# Bowmaster bow press



## acc328 (Jan 20, 2003)

back limb bolts out 7 turns,and it works very nicely


----------



## Doc (Jun 10, 2003)

I have used the Bowmaster extensively on my SwitchBack. I have used it to swap out/change strings and cables about 4 times trying different things. I back out my limb bolts 5 turns before pressing the bow. Be sure the pieces at the end stay perpendicular to your limbs and don't spin on you. If they spin and you don't notice that, this could bend your cam or idler wheel. I normally put a little tension on and check everything before applying further pressure. It's a handly little press. I would also recommend a ratchet for tightening the press down (your thumb will thank you for it).


----------



## nwpa3dshooter (Mar 26, 2006)

it is bar none the best 40.00 dollars that i have ever spent for a tool for archery. gonna get a bench mount this year for the house but the bowmaster will be at the camp for those emergency fixes. doc is right that a ratchet or crescent wrench will save you alot of pain. everyone that sees me using it cringes but i have total faith in the thing. you wont be sorry, it is money well spent and saves you from having to go to the shop to get a quick fix many times.


----------



## Jorge Oliveira (Aug 13, 2004)

I always use the split limbs adapters even in solid limbs bows (unless not possible).

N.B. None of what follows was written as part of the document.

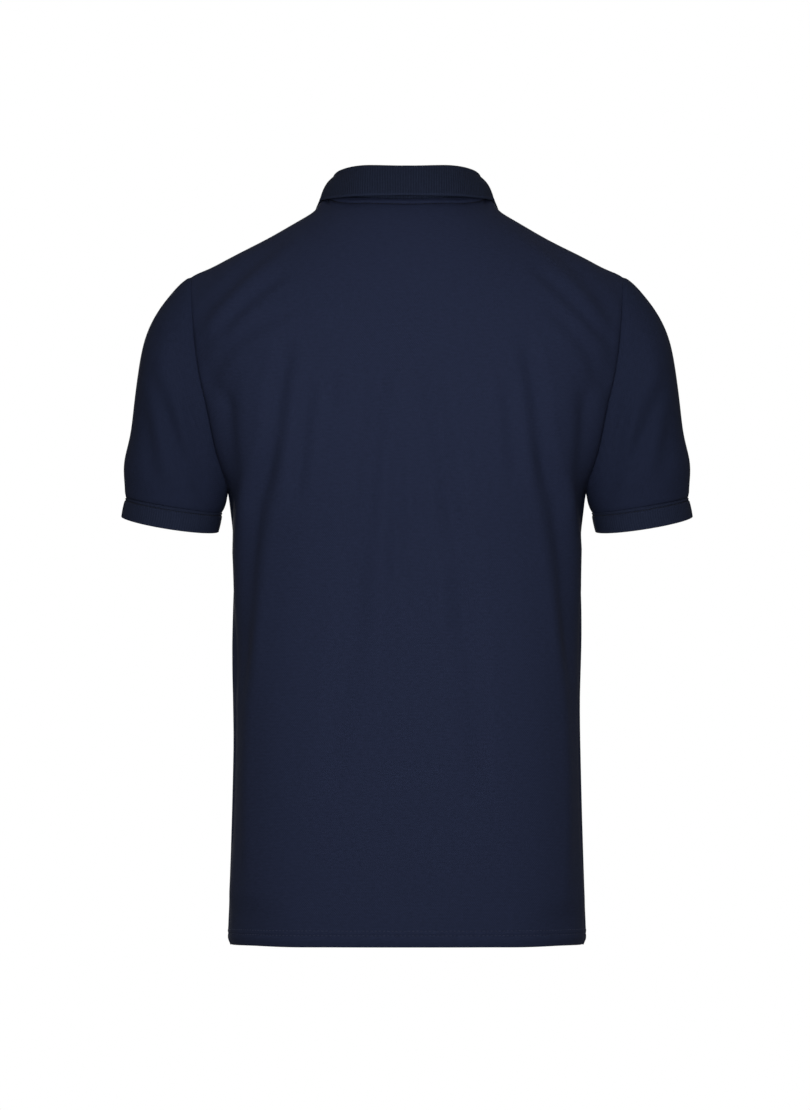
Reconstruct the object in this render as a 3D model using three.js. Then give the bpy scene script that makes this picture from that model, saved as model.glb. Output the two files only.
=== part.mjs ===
import * as THREE from 'three';

// A short-sleeved polo shirt in the form it takes when worn, hollow and open at neck, cuffs and hem.
// Millimetres, +Z up, the front faces -Y and X runs across. The origin lies between the shoulders,
// at the height of the high neck points.

// Walls and seams
const CLOTH = 1.5;
const RIB = 1.9;
const SEAM = 0.3;

// Heights of the body
const HEM = -737.5;
const CROTCH = -283;
const ARM_TOP = -72;
const CHEST = -150;

// Armhole: depth to each side of the shoulder line, and the oval that it follows
const ARM_MIDDLE = (CROTCH + ARM_TOP) / 2;
const ARM_RISE = (ARM_TOP - CROTCH) / 2;
const ARM_DEPTH = { back: 47, front: 45 };
const CHEST_TURN = Math.acos((ARM_MIDDLE - CHEST) / ARM_RISE);

// Squareness of the body's sections, 2 is an ellipse
const SQUARE = 2.6;

// Neck and shoulder line. The neck is an oval, seen from above, cut out of the body's top.
const SHOULDER_TIP = 216;
const RIDGE = 2;
const SEAM_FORWARD = 8;
const SEAM_LINE = RIDGE - SEAM_FORWARD;
const NECK = { half: 78, back: 62, front: 60 };
const NECK_SHARE = NECK.half / SHOULDER_TIP;
const CLIMB = { back: 0.1, front: 1.2 };
const CLIMB_ENDS = 130;
const REACH = { back: 0.38, front: 0.33 };
const EDGE_DIP = 0.1;

// Placket: half its width and its foot as a share and a row of the front, and its layers
const SLOT_SHARE = 0.083;
const SLOT_ROW = 1 + 5 / 8;
const BAND = 1.4;
const BAND_RAISED = 1.0;
const BUTTON = { radius: 5.6, thick: 2.8, rim: 0.7, sides: 24 };
const BUTTON_ROWS = { button_top: 2.86, button_middle: 2.16, button_bottom: 1.76 };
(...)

This way, pressure is applied at the same point the cams do, and this gives the minimum stress to the bow.


----------



## shadowdrak (May 21, 2005)

I was thinking about getting one also and was wondering if this can damage the camo finish on your bow where you apply them. I recently got a new Bowtech and was concerned because the finish isn't the most durable to begin with. Hate to take it to the shop every time if I want to set my peep or whatever else.


----------



## Jorge Oliveira (Aug 13, 2004)

The Bowmaster comes with two small pieces of leather you place between the steel cable and the limbs to protect them.

But as I've posted, I try to always use the split limbs adapters (that are plastic covered where they pull the limbs).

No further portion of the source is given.